### WHAT IS BEING ASKED
Return the full material exactly.

### EXERCISE MATERIAL
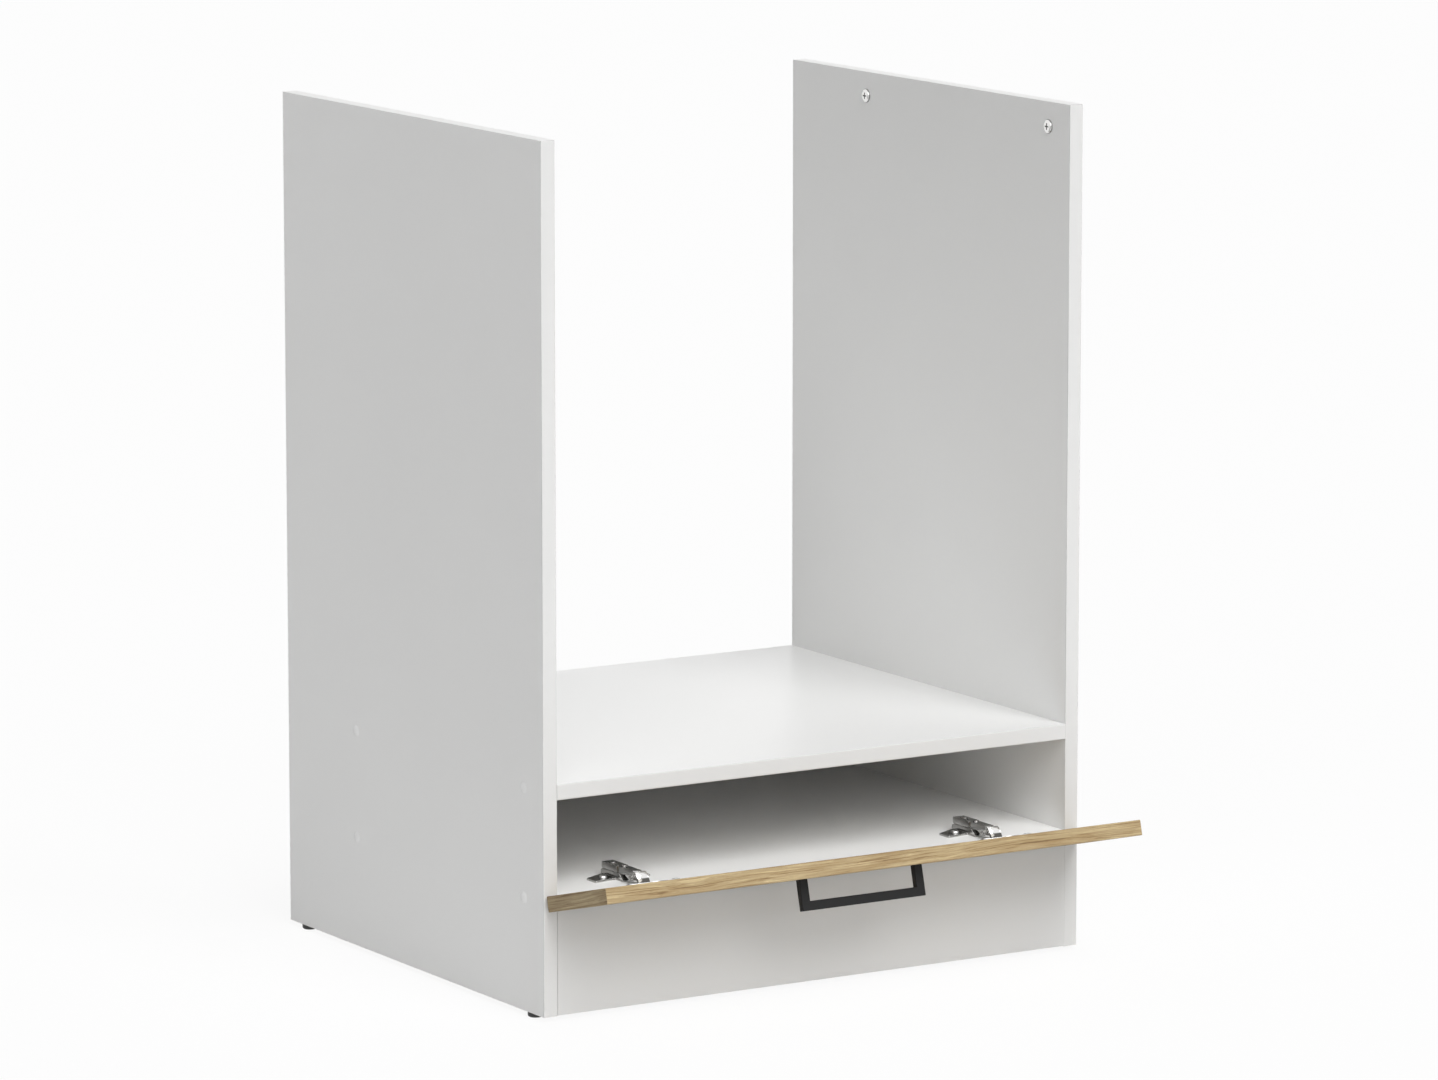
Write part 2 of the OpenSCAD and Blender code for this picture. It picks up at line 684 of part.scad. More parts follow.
module outer_link(s) {
    to_b = closed_at(pin_b_along, pin_b_deep) - pin_a;
    span = norm(to_b);
    web = back_curve(span, sheet_t, nose_from, 30);
    color([0.86, 0.86, 0.88]) place() translate([s * hinge_x, 0, 0]) outer_frame() difference() {
        union() {
            for (m = [-1, 1]) translate([m * (link_in + link_out) / 2, 0, 0]) across(sheet_t)
                rotate(atan2(to_b.y, to_b.x)) mirror([0, 1])
                    polygon(concat(back_curve(span, 0, 375, -190), hollow_curve(span)));
            across(2 * link_in + sheet_t) rotate(atan2(to_b.y, to_b.x)) mirror([0, 1])
                polygon(concat(back_curve(span, 0, nose_from, 30),
                    [for (i = [len(web) - 1:-1:0]) web[i]]));
        }
        rod([0, 0], pin_d + 2 * run, arm_w + 4);
        rod(to_b, pin_d + 2 * run, arm_w + 4);
    }
}

// Inner link: runs from the rear arm pin under pin A, over the rim of the cup and down to it
inner_half = cheek_in - 0.3;
inner_t = 1.5;

module inner_link(s) {
    e = flap_at(pin_e_along, pin_e_deep, design_angle);
    way = [for (p = [pin_a + [0.4, -4.2], e + [1, 5.8], e + [-0.6, 4.4], e + [-0.6, 2.35]])
        turn(p - pin_c, -inner_ratio * design_angle)];
    path = concat([[0, 0]], way);
    color([0.72, 0.72, 0.74]) place() translate([s * hinge_x, 0, 0]) inner_frame() difference() {
        union() {
            across(2 * inner_half) {
                for (i = [0:len(path) - 2]) bar_2d(path[i], path[i + 1], inner_t);
                for (i = [1:len(path) - 1]) translate(path[i]) circle(d = inner_t, $fn = 24);
            }
            rod([0, 0], pin_d + 2.6, 2 * inner_half);
        }
        rod([0, 0], pin_d + 2 * run, arm_w);
    }
}

module bar_2d(p, q, t) {
    translate(p) rotate(atan2(q.y - p.y, q.x - p.x)) translate([0, -t / 2])
        square([norm(q - p), t]);
}

// Flap front with its cups and handle, drawn closed: y is 0 on the inner face, z on the lower edge
module flap_front() {
    color([0.78, 0.66, 0.45]) place() flap_frame() difference() {
        translate([-flap_w / 2, 0, 0]) rotate([90, 0, 90]) linear_extrude(flap_w)
            polygon(concat(arc([-edge_r, edge_r], edge_r, -90, 0, 4),
                arc([-edge_r, flap_h - edge_r], edge_r, 0, 90, 4),
                arc([edge_r - flap_t, flap_h - edge_r], edge_r, 90, 180, 4),
                arc([edge_r - flap_t, edge_r], edge_r, 180, 270, 4)));
        both_sides() {
            translate([0, 1, cup_up]) rotate([90, 0, 0])
                cylinder(d = cup_d, h = cup_depth + play + 1, $fn = 96);
            cup_screw_places() translate([0, 1, 0]) rotate([90, 0, 0])
                cylinder(d = cup_screw_d + 2 * fit, h = cup_screw_l + 1, $fn = 20);
        }
        handle_screw_places() translate([0, 1, 0]) rotate([90, 0, 0]) {
            cylinder(d = handle_screw_d + 0.6, h = flap_t + 2, $fn = 24);
            cylinder(d = handle_screw_head.x + 0.6, h = handle_screw_sink + 1, $fn = 32);
        }
    }
}

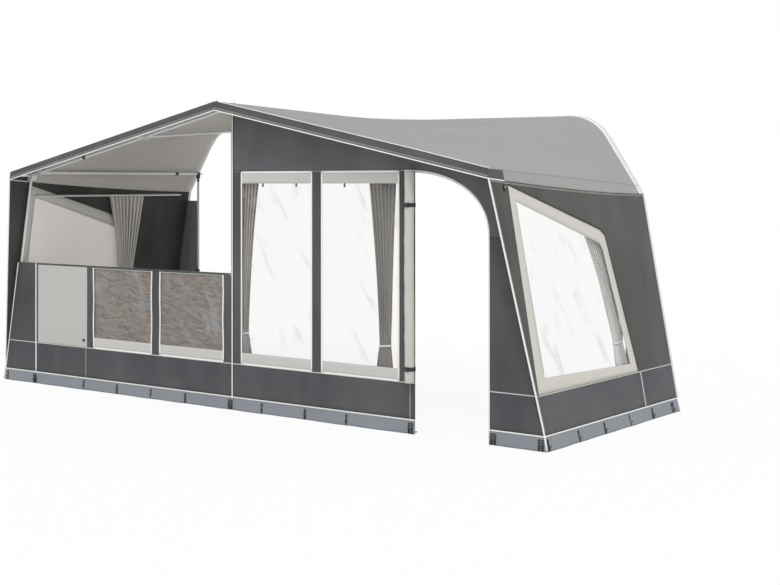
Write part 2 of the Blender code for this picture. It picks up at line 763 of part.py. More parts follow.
def make_keder():
    """White welt along the rear edge with the bead that slides into the rail."""
    bm = bmesh.new()
    line = roof_row(CLOTH_REAR_Y)
    under = roof_inner(line)
    inward = side_inward(RIGHT)
    line = line + [Vector((side_x(FLAP_HEIGHT), FLAP_HEIGHT))]
    under = under + [line[-1] + Vector((inward.x, inward.z)) * CLOTH]
    middle = [(a + b) / 2 for a, b in zip(line, under)]
    outward = [(a - b) / CLOTH for a, b in zip(line, under)]
    mouth = math.asin(CLOTH / 2 / BEAD_RADIUS)
    centre_y = REAR_Y - BEAD_RADIUS
    section = [(-CLOTH / 2, CLOTH_REAR_Y + GAP), (CLOTH / 2, CLOTH_REAR_Y + GAP)]
    for step in range(BEAD_SIDES + 1):
        angle = mouth + (2 * math.pi - 2 * mouth) * step / BEAD_SIDES
        section.append((BEAD_RADIUS * math.sin(angle), centre_y - BEAD_RADIUS * math.cos(angle)))
    rings = []
    for side in (LEFT, RIGHT):
        places = list(zip(middle, outward))
        for spot, out in (reversed(places[1:]) if side == LEFT else places):
            points = [(spot + out * along, y) for along, y in section]
            rings.append([bm.verts.new(Vector((side * p.x, y, p.y))) for p, y in points])
    add_skin(bm, rings)
    finish("keder", bm, "white_trim")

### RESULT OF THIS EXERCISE
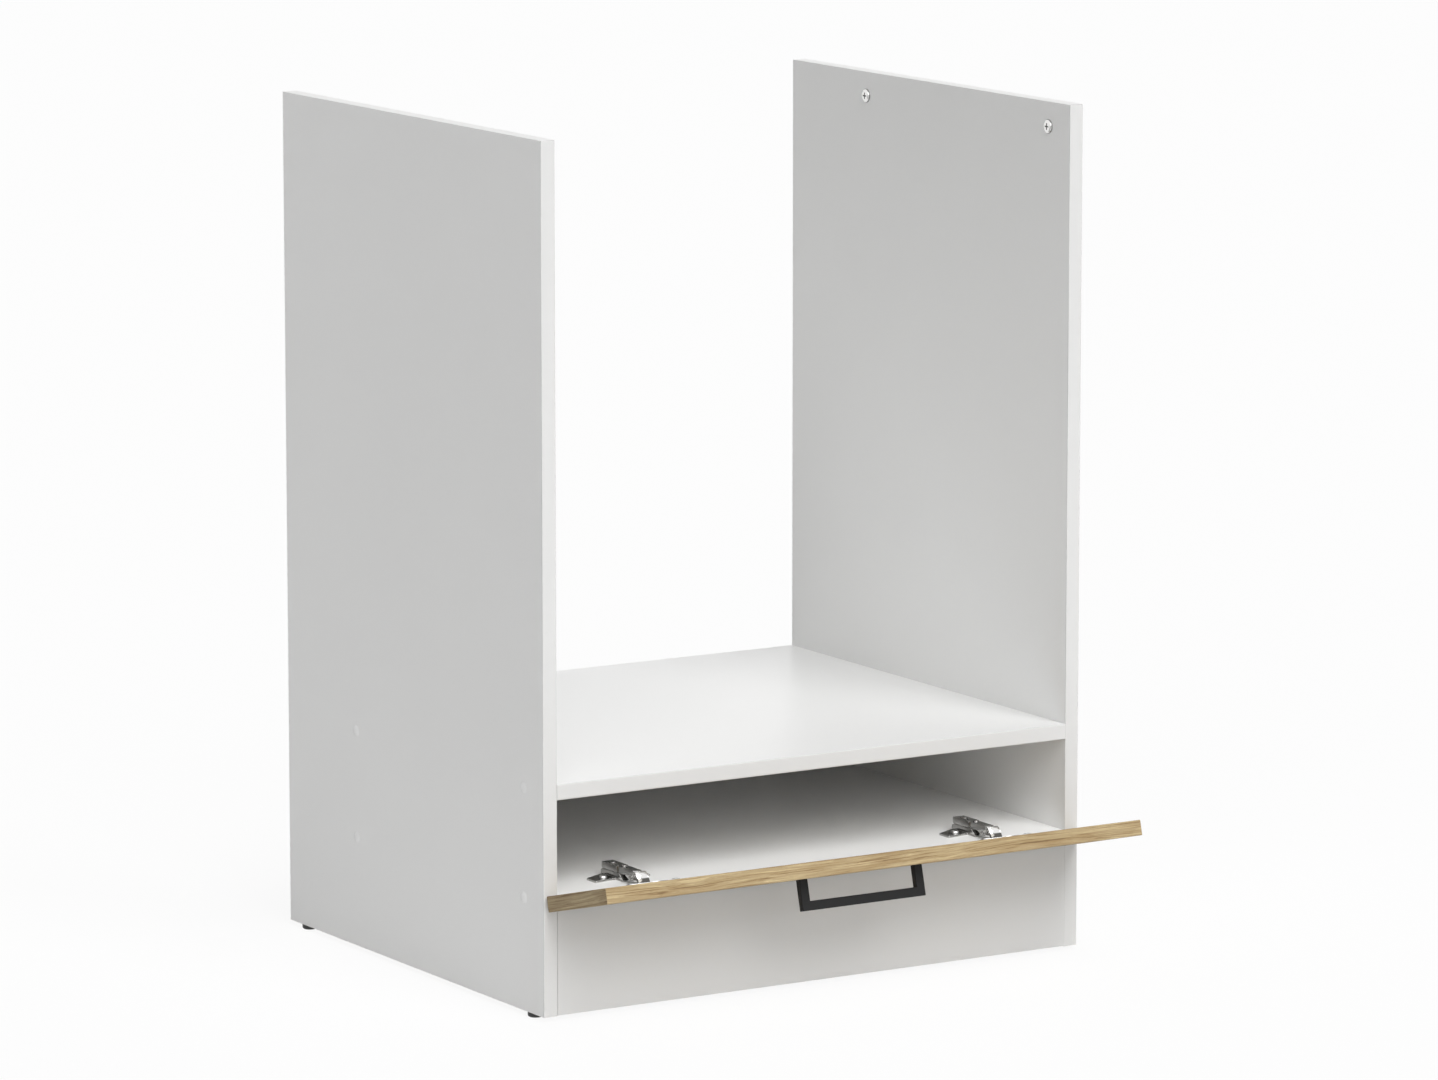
Write part 2 of the OpenSCAD and Blender code for this picture. It picks up at line 684 of part.scad. More parts follow.
module outer_link(s) {
    to_b = closed_at(pin_b_along, pin_b_deep) - pin_a;
    span = norm(to_b);
    web = back_curve(span, sheet_t, nose_from, 30);
    color([0.86, 0.86, 0.88]) place() translate([s * hinge_x, 0, 0]) outer_frame() difference() {
        union() {
            for (m = [-1, 1]) translate([m * (link_in + link_out) / 2, 0, 0]) across(sheet_t)
                rotate(atan2(to_b.y, to_b.x)) mirror([0, 1])
                    polygon(concat(back_curve(span, 0, 375, -190), hollow_curve(span)));
            across(2 * link_in + sheet_t) rotate(atan2(to_b.y, to_b.x)) mirror([0, 1])
                polygon(concat(back_curve(span, 0, nose_from, 30),
                    [for (i = [len(web) - 1:-1:0]) web[i]]));
        }
        rod([0, 0], pin_d + 2 * run, arm_w + 4);
        rod(to_b, pin_d + 2 * run, arm_w + 4);
    }
}

// Inner link: runs from the rear arm pin under pin A, over the rim of the cup and down to it
inner_half = cheek_in - 0.3;
inner_t = 1.5;

module inner_link(s) {
    e = flap_at(pin_e_along, pin_e_deep, design_angle);
    way = [for (p = [pin_a + [0.4, -4.2], e + [1, 5.8], e + [-0.6, 4.4], e + [-0.6, 2.35]])
        turn(p - pin_c, -inner_ratio * design_angle)];
    path = concat([[0, 0]], way);
    color([0.72, 0.72, 0.74]) place() translate([s * hinge_x, 0, 0]) inner_frame() difference() {
        union() {
            across(2 * inner_half) {
                for (i = [0:len(path) - 2]) bar_2d(path[i], path[i + 1], inner_t);
                for (i = [1:len(path) - 1]) translate(path[i]) circle(d = inner_t, $fn = 24);
            }
            rod([0, 0], pin_d + 2.6, 2 * inner_half);
        }
        rod([0, 0], pin_d + 2 * run, arm_w);
    }
}

module bar_2d(p, q, t) {
    translate(p) rotate(atan2(q.y - p.y, q.x - p.x)) translate([0, -t / 2])
        square([norm(q - p), t]);
}

// Flap front with its cups and handle, drawn closed: y is 0 on the inner face, z on the lower edge
module flap_front() {
    color([0.78, 0.66, 0.45]) place() flap_frame() difference() {
        translate([-flap_w / 2, 0, 0]) rotate([90, 0, 90]) linear_extrude(flap_w)
            polygon(concat(arc([-edge_r, edge_r], edge_r, -90, 0, 4),
                arc([-edge_r, flap_h - edge_r], edge_r, 0, 90, 4),
                arc([edge_r - flap_t, flap_h - edge_r], edge_r, 90, 180, 4),
                arc([edge_r - flap_t, edge_r], edge_r, 180, 270, 4)));
        both_sides() {
            translate([0, 1, cup_up]) rotate([90, 0, 0])
                cylinder(d = cup_d, h = cup_depth + play + 1, $fn = 96);
            cup_screw_places() translate([0, 1, 0]) rotate([90, 0, 0])
                cylinder(d = cup_screw_d + 2 * fit, h = cup_screw_l + 1, $fn = 20);
        }
        handle_screw_places() translate([0, 1, 0]) rotate([90, 0, 0]) {
            cylinder(d = handle_screw_d + 0.6, h = flap_t + 2, $fn = 24);
            cylinder(d = handle_screw_head.x + 0.6, h = handle_screw_sink + 1, $fn = 32);
        }
    }
}

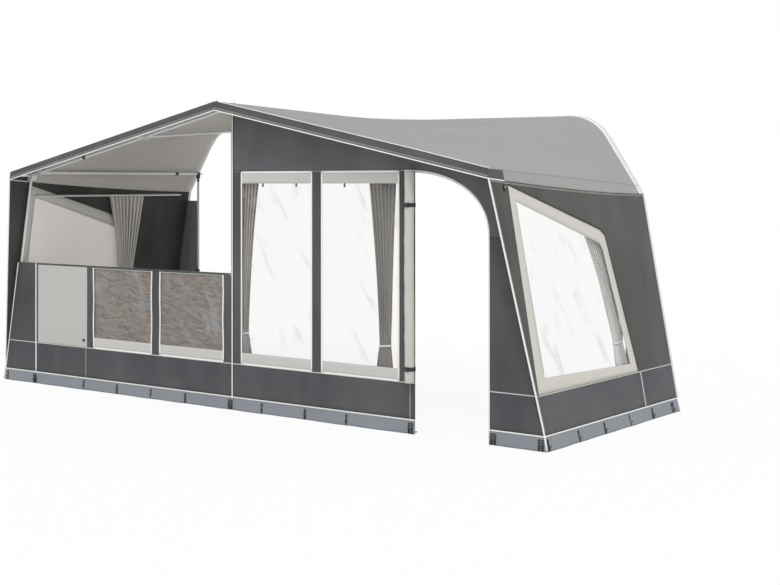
Write part 2 of the Blender code for this picture. It picks up at line 763 of part.py. More parts follow.
def make_keder():
    """White welt along the rear edge with the bead that slides into the rail."""
    bm = bmesh.new()
    line = roof_row(CLOTH_REAR_Y)
    under = roof_inner(line)
    inward = side_inward(RIGHT)
    line = line + [Vector((side_x(FLAP_HEIGHT), FLAP_HEIGHT))]
    under = under + [line[-1] + Vector((inward.x, inward.z)) * CLOTH]
    middle = [(a + b) / 2 for a, b in zip(line, under)]
    outward = [(a - b) / CLOTH for a, b in zip(line, under)]
    mouth = math.asin(CLOTH / 2 / BEAD_RADIUS)
    centre_y = REAR_Y - BEAD_RADIUS
    section = [(-CLOTH / 2, CLOTH_REAR_Y + GAP), (CLOTH / 2, CLOTH_REAR_Y + GAP)]
    for step in range(BEAD_SIDES + 1):
        angle = mouth + (2 * math.pi - 2 * mouth) * step / BEAD_SIDES
        section.append((BEAD_RADIUS * math.sin(angle), centre_y - BEAD_RADIUS * math.cos(angle)))
    rings = []
    for side in (LEFT, RIGHT):
        places = list(zip(middle, outward))
        for spot, out in (reversed(places[1:]) if side == LEFT else places):
            points = [(spot + out * along, y) for along, y in section]
            rings.append([bm.verts.new(Vector((side * p.x, y, p.y))) for p, y in points])
    add_skin(bm, rings)
    finish("keder", bm, "white_trim")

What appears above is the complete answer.